Francesco ha un altro stile e, a cominciare dal nome che si è scelto, sta facendo cose nuove sia per governare lo strapotere della curia, sia per riportare una chiesa fortemente compromessa con il potere e con la segretezza delle “tenebre” a compromettersi invece con la luce dell’Evangelo che dà spazio, ascolto e accoglienza ai minimi di tutte le categorie. Le persone che oggi sono state investite della responsabilità dell’ecumenismo nella chiesa cattolica romana credono in quello che fanno e delle cose cominciano a muoversi. È cambiata, ad esempio, la posizione della Conferenza episcopale italiana (Cei) sul tema della libertà religiosa, mostrando disponibilità circa il consenso al fine di varare una legge che sostituisca finalmente quella del 1929 sui “culti ammessi”. È stato possibile giungere a un appello, promosso congiuntamente dalla Cei e dalla Fcei, sulla violenza contro le donne e sul femminicidio, che dice esplicitamente che le chiese cristiane devono ripensare la loro predicazione e la loro funzione di formatrici delle coscienze. Quel testo ha qualcosa in comune con una confessione di peccato più che con un atto di accusa. È uscita un’enciclica sui temi dell’ambiente e sul clima, che sono temi su cui il Consiglio ecumenico delle chiese riflette da anni. Sull’accoglienza di rifugiati e migranti si sta lavorando insieme e ora è stato possibile progettare un’azione comune tra Fcei e Comunità di S. Egidio per creare dei corridoi umanitari in Marocco e Libano, con l’impegno a rendersi accoglienti in prima persona verso le centinaia di persone che arriveranno in Italia, avendo il benestare del governo italiano. Insomma, mi sembrano dei bei passi nella direzione di un ecumenismo del pensiero e delle azioni!»

Al tempio valdese di Torino, lo scorso giugno, per la visita di papa Francesco erano presenti anche molti rappresentanti dell’evangelismo italiano. Cosa ha significato quella visita e la richiesta di perdono del pontefice?

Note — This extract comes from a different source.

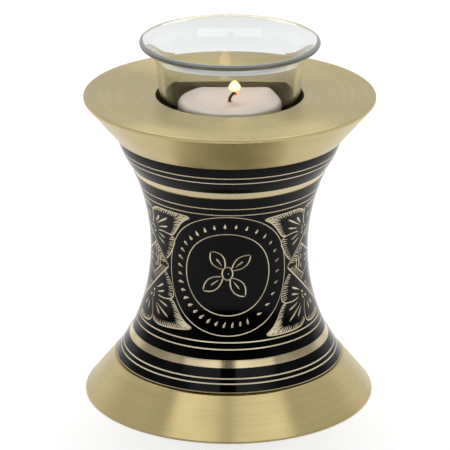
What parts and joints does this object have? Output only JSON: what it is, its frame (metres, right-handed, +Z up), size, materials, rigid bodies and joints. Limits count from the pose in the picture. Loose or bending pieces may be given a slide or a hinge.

«È stato un fatto importante. Con questo papa e con le scelte da lui operate in questi due anni di pontificato si erano create le condizioni per invitare il rappresentante mondiale del cattolicesimo romano ad incontrare la Chiesa valdese – piccola chiesa antica, nata da un movimento coevo di Francesco d’Assisi, centrata sul sacerdozio universale dei credenti, sulla giustificazione per grazia mediante la fede, sulla libera lettura e predicazione dell’Evangelo, e a lungo perseguitata per la sua fede dalla chiesa romana e dai suoi alleati politici. La Tavola valdese ha saputo cogliere questa occasione e l’ha saputa cogliere anche papa Francesco. È stata una scelta illuminata e, io credo, guidata dallo Spirito e di grande valore. Il pontefice è venuto a chiedere perdono ai valdesi in nome della sua chiesa! La sua scelta credo sia stata di valore spirituale incalcolabile. Avrebbe potuto dire altre cose, andare su altri registri, tutti sensati e possibili, ma ha scelto il cuore del problema: nominare il peccato – “comportamenti non cristiani e persino non umani” – e chiedere perdono. L’assemblea che ha ricevuto queste parole ha avuto un fremito. Quando si chiede perdono ci si mette completamente nelle mani di Dio, si esce dallo schema liturgico in cui al pentimento segue l’annunzio del perdono e si entra in quello spazio che solo Dio può colmare, trasformando la realtà. E i valdesi, con il timore e il tremore di chi deve parlare di fronte a Dio e in suo nome, e la consapevolezza di toccare una storia che gronda di umiliazione e di sofferenza, hanno accordato il loro perdono. Il Signore opererà».

Da sempre l’ecumenismo per la Fcei si esprime anche in una rete di relazioni internazionali. Quali eventi e quali tematiche hanno caratterizzato questo particolare aspetto?

«L’ambito internazionale riguarda soprattutto l’appartenenza alle reti ecumeniche europee come la Conferenza delle chiese europee (Kek). In questo triennio la Kek ha tenuto la sua Assemblea generale (Budapest 2013), durante la quale e al termine di un acceso dibattito, ha deciso di cambiare radicalmente la sua struttura e di dotarsi di una nuova costituzione. La Fcei insieme alle chiese battiste, metodiste e valdesi, ha avanzato alcune perplessità riguardo a questi cambiamenti che hanno portato, per esempio, nel dicembre 2014, allo scioglimento della Commissione chiesa e società – un organo della Kek con il quale la FCEI ha sempre collaborato proficuamente, e con il quale ha recentemente organizzato due seminari sui diritti umani a Palermo (2013 e 2014). Sempre nell’ambito della Kek rimangono importanti gli incontri annuali con le altre Federazioni e Consigli nazionali di chiese europei: incontri che ci permettono di conoscere e condividere la testimonianza delle chiese nelle varie società europee.

Per tirare le somme, cosa si aspetta per il futuro?

«Niente di più che il cammino continui. Vorrei che rinunciassimo all’ecumenismo meteorologico che procede quando splende il sole e si ferma quando piove. Vorrei un cammino costante, magari con un passo prudente ma convinto. Per noi evangelici, infatti, l’ecumenismo non è una moda ne un’opportunità ma un modo di vivere la nostra testimonianza cristiana.